Five airlines now offer the option, including American, Delta, Northwest and Alaska Airlines, at 35 U.S. airports.

TSA said the new technology heightens the ability to detect fraudulent boarding passes while improving customer service and reducing paper use.

"The security benefit is that the bar code cannot be manipulated, and there's an environmental benefit," said TSA spokeswoman Ann Davis. "We were considering the concept, and then Continental approached us. It was a partnership."

The technology works on any cell phone or PDA that can receive and open attachments.
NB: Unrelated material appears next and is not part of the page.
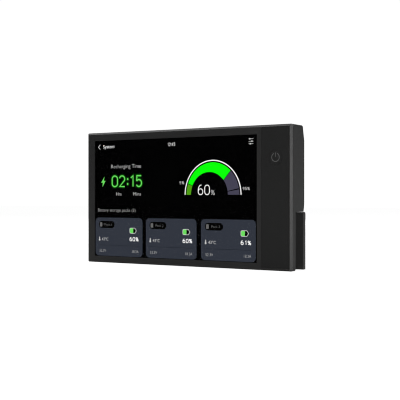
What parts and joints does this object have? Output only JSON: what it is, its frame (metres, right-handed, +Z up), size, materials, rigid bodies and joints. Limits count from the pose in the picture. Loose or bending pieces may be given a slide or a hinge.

Philadelphia is the 25th airport where Continental offers a paperless boarding option.

Here's how it works:

At the airport, instead of waving a piece of paper, the passenger pulls out his or her phone or mobile device.

The TSA officer still checks a government-issued photo ID, while the passenger places a phone or PDA, displaying the electronic ticket, on a scanner that's about the size of a lunch box.

Then, at the gate, prior to boarding, the passenger scans the boarding pass again at a "gate reader" before getting on the plane.

Who opts to use paperless boarding passes?

In conversations with passengers yesterday at Continental's ticket counter at Philadelphia International Airport, everyone said they liked the idea.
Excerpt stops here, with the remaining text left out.